O Globo
Se se condena uma cabeleireira a 14 anos, a
quantos anos devem ao ser condenados Bolsonaro e sua turma?
O senador Alessandro Vieira, do MDB,
apresentou um projeto de lei para que o Código Penal seja alterado para
garantir que as punições aplicadas em caso de crimes de golpe de Estado ou de
abolição do Estado de Direito Democrático sejam proporcionais ao envolvimento
de cada indivíduo. O tema é relevante porque o Supremo Tribunal Federal está
condenando a 14 anos de prisão a cabeleireira Debora Rodrigues dos Santos, que
pichou a estátua da Justiça em frente ao prédio do STF com a frase “perdeu
Mané”, referindo-se a uma fala do ministro Luis Roberto Barroso para
manifestantes numa rua de Nova York.
No caso específico da cabeleireira, não vale a desculpa dada por ela de que não sabia que a estátua de Alfredo Ceschiatti tinha valor artístico alto, pois além dele há sobretudo o valor simbólico que também tem que ser levado em conta. Se não se atentou para esses detalhes, não pode ser excluída por suposta ignorância. Algumas outras pessoas que participaram das manifestações de 8/1 de 2023 já foram condenadas a penas de até 17 anos.
Há aspectos técnicos dessa dosimetria que já
foram destacados pelo próprio Barroso, que hoje presidente do STF, como o fato
de os manifestantes estarem sendo acusados por dois crimes que são semelhantes:
abolição do estado de Direito e Golpe de Estado. Cada um desses crimes têm pena
de 4 anos e meio e 5 anos, respectivamente. Seria, na visão de Barroso e de
muitos juristas, uma maneira de condenar a mesma pessoa pelo mesmo crime duas
vezes.

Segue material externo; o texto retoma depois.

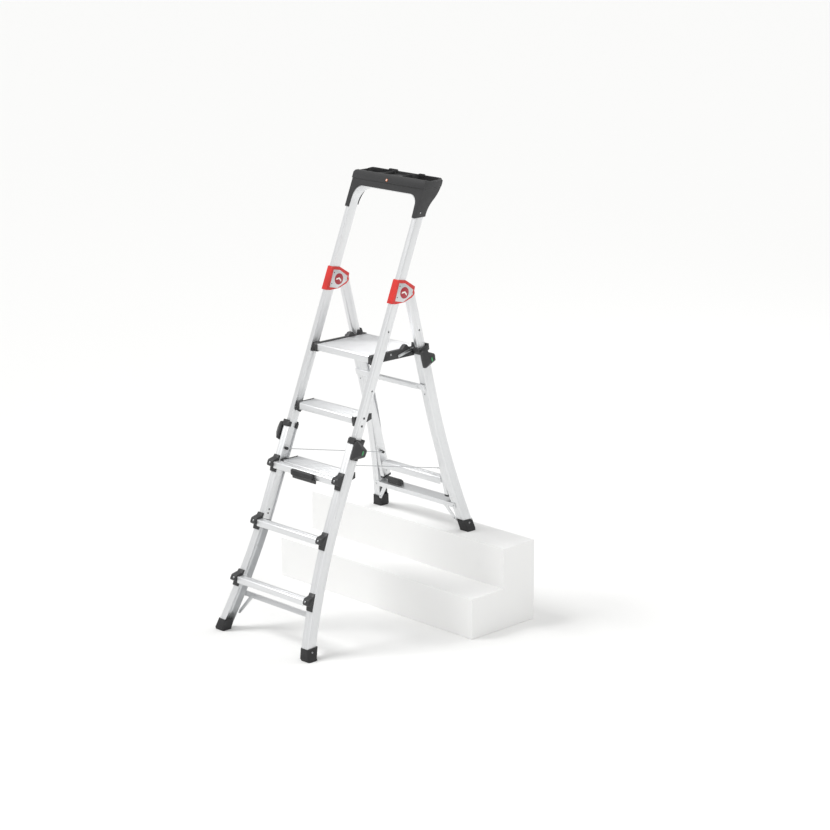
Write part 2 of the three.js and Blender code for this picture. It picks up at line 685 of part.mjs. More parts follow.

O projeto do senador prevê que, nesses casos, os dois crimes sejam considerados
juntamente, com apenas uma pena.
Além de mais, os condenados estão todos sendo
acusados de “associação criminosa armada”, quando não há indícios de que
estivessem armados, muito menos a cabeleireira, que usou um batom para fazer a
pichação. O projeto de lei do senador Alessandro Vieira estabelece que somente
quem teve participação ativa e relevante, como financiadores ou lideres, será
enquadrado com maior rigor penal. Os que agiram sob a influência da multidão em
tumulto, e praticaram atos materiais, sem participação no planejamento ou financiamento
do ato devem receber tratamento jurídico mais brando.
O senador diz que “as decisões tomadas pelo
Supremo, lideradas pelo ministro Alexandre de Moraes, se afastam cada vez mais
do ideal de Justiça. A Justiça de verdade, de lastro institucional, exige
proporcionalidade/razoabilidade das penas, individualização das condutas e
pleno direito de defesa”. Note-se que uma das bases da denúncia contra o
ex-presidente Bolsonaro e seus principais assessores, cívicos e militares, é a
de que eles tramaram para criar um clima em Brasília que proporcionasse
ambiente de revolta que seria o gatilho para a interferência das Forças
Armadas, que resultaria em um golpe de Estado.
Portanto, há o entendimento, correto, de que
a maioria das pessoas que participou daqueles atos de selvageria estava ali
incentivada pelo momento, nada indicando que fossem partícipes de um movimento
revolucionário. Os verdadeiros golpistas são aqueles que organizaram,
planejaram e lideraram as manifestações , com o intuito de golpear as
instituições. Não se fala aqui de impunidade, mas de punir com equilíbrio e sem
espírito de vingança.
O corporativismo do Supremo Tribunal Federal
neste processo não é bom sinal, embora todos estejamos chocados com a
possibilidade de que alguns dos seus ministros tenham sido individualmente
caçados e vigiados pelos golpistas, com ameaças até mesmo de morte. Mas são
esses os que devem ser condenados às penas graves, não os inocentes úteis
usados como massa de manobra. Se se condena uma cabeleireira a 14 anos, a
quantos anos devem ao ser condenados Bolsonaro e sua turma?